Syntax Conversion for Named Capture Groups
The common named capture group syntax in PCRE is (?<name>pattern), while Go requires the (?P<name>pattern) format. For example, a date matching expression should be converted from:
(?<Year>\d{4})-(?<Month>\d{2})-(?<Day>\d{2})
To:
(?P<Year>\d{4})-(?P<Month>\d{2})-(?P<Day>\d{2})
This conversion preserves the naming functionality of capture groups but changes the syntax prefix from ?< to ?P<, which is a specific requirement of Go's RE2 engine.
Methods for Accessing Capture Results
After compiling a regular expression, matching results can be obtained through the FindStringSubmatch() method. This method returns a string slice where index 0 contains the full match and subsequent indices correspond to individual capture groups.

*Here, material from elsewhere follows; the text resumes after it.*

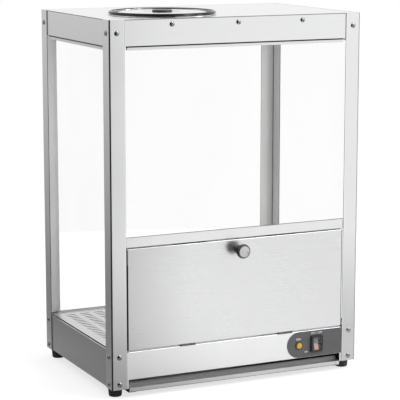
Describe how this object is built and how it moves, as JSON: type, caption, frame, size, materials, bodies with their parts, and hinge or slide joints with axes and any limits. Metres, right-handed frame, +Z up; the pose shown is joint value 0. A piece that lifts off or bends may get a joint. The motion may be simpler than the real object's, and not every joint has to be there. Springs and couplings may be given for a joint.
{
  "type": "chip warmer",
  "caption": "Countertop chip warmer: steel cabinet with clear panes, a lidded loading hole in the top, a drop-down door with a knob, a slotted heated deck and a crumb tray.",
  "frame": {"origin": "on the surface that the feet stand on, under the middle of the object's bounding box", "axes": "+Z up, +X to the right and +Y to the back as seen from the front, where the door is"},
  "size_m": [0.5198, 0.3804, 0.706],
  "materials": {
    "cabinet_steel": "brushed stainless sheet",
    "polished_steel": "polished stainless, spun or turned",
    "screw_steel": "plated steel fasteners",
    "inner_steel": "galvanised sheet inside the base",
    "dark_steel": "black coated runners",
    "heater_sheath": "dull heated sheath",
    "clear_glass": "clear pane",
    "clear_cover": "clear flexible cover",
    "foot_rubber": "moulded black rubber",
    "plate_grey": "dark grey printed plate, left bare",
    "black_plastic": "moulded black plastic",
    "rocker_plastic": "tinted rocker",
    "lamp_amber": "amber lens",
    "wire_cover": "wire insulation",
    "terminal_plastic": "ivory nylon"
  },
  "bodies": {
    "cabinet": {"base_panel_front": "cabinet_steel", "base_panel_rear": "cabinet_steel", "bottom_glass_channels": "cabinet_steel", "chip_deck": "cabinet_steel", "control_plate": "plate_grey", "deck_ledges": "inner_steel", "door_magnets": "dark_steel", "electrics_box": "inner_steel", "electrics_cover": "inner_steel", "fan_frame": "black_plastic", "fan_guard": "inner_steel", "fan_screws": "screw_steel", "foot_front_left": "foot_rubber", "foot_front_right": "foot_rubber", "foot_rear_left": "foot_rubber", "foot_rear_right": "foot_rubber", "foot_screws": "screw_steel", "frame_hinge_leaves": "screw_steel", "glass_front": "clear_glass", "glass_left": "clear_glass", "glass_rear": "clear_glass", "glass_right": "clear_glass", "header_front": "cabinet_steel", "header_left": "cabinet_steel", "header_rear": "cabinet_steel", "header_right": "cabinet_steel", "header_screws": "screw_steel", "heater_element": "heater_sheath", "heater_rail": "inner_steel", "hinge_pins": "screw_steel", "indicator_lamp": "black_plastic", "indicator_lens": "lamp_amber", "kick_panel_left": "cabinet_steel", "kick_panel_right": "cabinet_steel", "loading_collar": "polished_steel", "nuts": "screw_steel", "post_front_left": "cabinet_steel", "post_front_right": "cabinet_steel", "post_rear_left": "cabinet_steel", "post_rear_right": "cabinet_steel", "post_screws": "screw_steel", "power_inlet": "black_plastic", "switch_body": "black_plastic", "switch_membrane": "clear_cover", "terminal_block": "terminal_plastic", "thermostat": "inner_steel", "top_glass_channels": "cabinet_steel", "top_panel": "cabinet_steel", "tray_runners": "dark_steel", "window_sill": "cabinet_steel", "wiring": "wire_cover"},
    "door": {"door_panel": "cabinet_steel", "door_knob": "polished_steel", "door_knob_screw": "screw_steel", "door_hinge_leaves": "screw_steel"},
    "lid": {"lid": "polished_steel", "lid_knob": "black_plastic"},
    "tray": {"crumb_tray": "cabinet_steel"},
    "rocker": {"switch_rocker": "rocker_plastic"},
    "fan": {"fan_rotor": "black_plastic"}
  },
  "joints": [
    {"name": "door_hinge", "type": "hinge", "parent": "cabinet", "child": "door", "pos_m": [0, -0.1616, 0.0877], "axis": [1, 0, 0], "range_deg": [0, 100]},
    {"name": "lid_lift", "type": "slide", "parent": "cabinet", "child": "lid", "axis": [0, 0, 1], "range_m": [0, 0.3]},
    {"name": "tray_slide", "type": "slide", "parent": "cabinet", "child": "tray", "axis": [0, -1, 0], "range_m": [0, 0.3]},
    {"name": "switch_rock", "type": "hinge", "parent": "cabinet", "child": "rocker", "pos_m": [0.1711, -0.1608, 0.0587], "axis": [1, 0, 0], "range_deg": [0, 18]},
    {"name": "fan_spin", "type": "hinge", "parent": "cabinet", "child": "fan", "pos_m": [0.166, 0.0328, 0.06], "axis": [0, 0, 1], "continuous": true}
  ]
}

To establish a mapping between capture group names and indices, the SubexpNames() method must be used:
package main
import (
"fmt"
"regexp"
)
func main() {
r := regexp.MustCompile(`(?P<Year>\d{4})-(?P<Month>\d{2})-(?P<Day>\d{2})`)
matches := r.FindStringSubmatch("2015-05-27")
names := r.SubexpNames()
for i, name := range names {
if i != 0 && name != "" {
fmt.Printf("%s: %s\n", name, matches[i])
}
}
}
The output will be:
Year: 2015
Month: 05
Day: 27
The SubexpIndex Method Introduced in Go 1.15
Starting from Go 1.15, the SubexpIndex() method was added, allowing direct retrieval of capture group indices by name, simplifying access logic:
re := regexp.MustCompile(`(?P<Year>\d{4})-(?P<Month>\d{2})-(?P<Day>\d{2})`)

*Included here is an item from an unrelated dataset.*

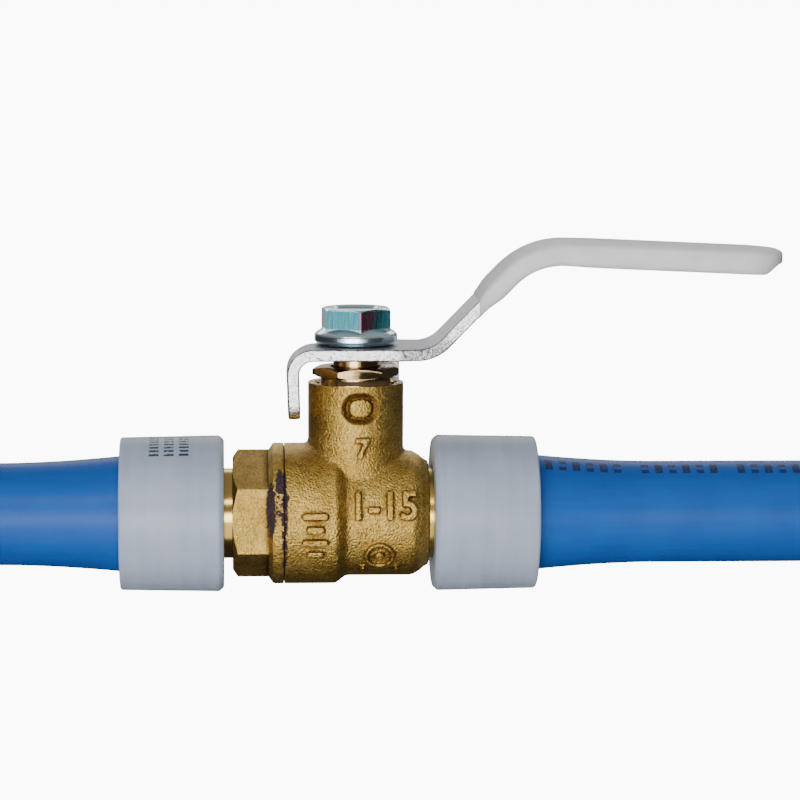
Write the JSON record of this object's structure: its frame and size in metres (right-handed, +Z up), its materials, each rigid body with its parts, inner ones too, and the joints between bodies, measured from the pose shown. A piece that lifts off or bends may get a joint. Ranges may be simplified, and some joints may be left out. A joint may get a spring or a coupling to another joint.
{
  "type": "ball valve",
  "caption": "Quarter-turn brass ball valve with a bent steel lever, joined at both ends to plastic tubing by expansion rings.",
  "frame": {"origin": "centre of the ball, where the tubing's axis meets the stem's axis", "axes": "+X along the tubing on the side of the lever's grip, +Z up the stem, lever open"},
  "size_m": [0.1329, 0.0244, 0.0549],
  "materials": {
    "cast_brass": "sand-cast, fine grain, satin",
    "machined_brass": "turned, bright",
    "plated_brass": "polished plating",
    "zinc_steel": "clear zinc plating",
    "blue_zinc_steel": "blue zinc plating",
    "ring_plastic": "milky, slightly translucent",
    "tube_plastic": "smooth extruded, satin gloss",
    "grip_vinyl": "dipped vinyl, satin",
    "seat_plastic": "plain white",
    "seal_rubber": "plain black"
  },
  "bodies": {
    "valve": {"valve_body": "cast_brass", "end_retainer": "cast_brass", "body_seal": "seal_rubber", "seat_left": "seat_plastic", "seat_right": "seat_plastic", "stem_thrust_washer": "seat_plastic", "stem_packing_lower": "seat_plastic", "stem_packing_upper": "seat_plastic", "packing_nut": "machined_brass", "expansion_ring_left": "ring_plastic", "expansion_ring_right": "ring_plastic", "pipe_left": "tube_plastic", "pipe_right": "tube_plastic"},
    "lever_and_ball": {"lever": "zinc_steel", "lever_grip": "grip_vinyl", "handle_nut": "blue_zinc_steel", "stem": "machined_brass", "ball": "plated_brass"}
  },
  "joints": [
    {"name": "lever_turn", "type": "hinge", "parent": "valve", "child": "lever_and_ball", "pos_m": [0, 0, 0], "axis": [0, 0, 1], "range_deg": [-90, 0]}
  ]
}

matches := re.FindStringSubmatch("Some random date: 2001-01-20")
yearIndex := re.SubexpIndex("Year")
fmt.Println(matches[yearIndex]) // Output: 2001
This method avoids manual iteration through the SubexpNames() slice, improving code readability and execution efficiency.
Practical Wrapper Function Example
For scenarios requiring frequent use of named capture groups, a generic function can be encapsulated to convert matching results into a map:
func extractNamedGroups(regEx, text string) map[string]string {
re := regexp.MustCompile(regEx)
match := re.FindStringSubmatch(text)
result := make(map[string]string)
for i, name := range re.SubexpNames() {
if i > 0 && i <= len(match) && name != "" {
result[name] = match[i]
}
}
return result
}
// Usage example
params := extractNamedGroups(`(?P<Year>\d{4})-(?P<Month>\d{2})-(?P<Day>\d{2})`, `2015-05-27`)
fmt.Println(params) // Output: map[Year:2015 Month:05 Day:27]
Performance Optimization and Multi-line Text Processing
When processing multi-line text containing multiple matches, the FindAllStringSubmatch() method should be used to avoid repeatedly compiling regular expressions within loops:
text := `2001-01-20
2009-03-22
2018-02-25
2018-06-07`
re := regexp.MustCompile(`(\d{4})-(\d{2})-(\d{2})`)
allMatches := re.FindAllStringSubmatch(text, -1)
for _, match := range allMatches {
fmt.Printf("year: %s, month: %s, day: %s\n", match[1], match[2], match[3])
}
For performance-sensitive applications, consider the following optimization strategies:
- Pre-compile and reuse regular expression objects
- Use non-named capture groups (index-based access) for simple patterns to reduce overhead
- Avoid allocating new maps within loops; reuse existing data structures
Migration Strategies and Best Practices
When migrating from PCRE to Go's RE2, it is recommended to follow these steps:
- Identify all named capture groups and convert syntax to
(?P<name>pattern)format - Check whether PCRE-specific features (such as backreferences and conditional expressions) are supported by RE2
- Use
regexp.MustCompile()to compile expressions during initialization to avoid runtime errors - Write unit tests to verify consistency of capture results with the original implementation
- For complex expressions, consider using the
regexp/syntaxpackage for parsing and debugging
Through systematic conversion and appropriate encapsulation, developers can efficiently implement various text processing tasks in Go that originally relied on PCRE capture group functionality.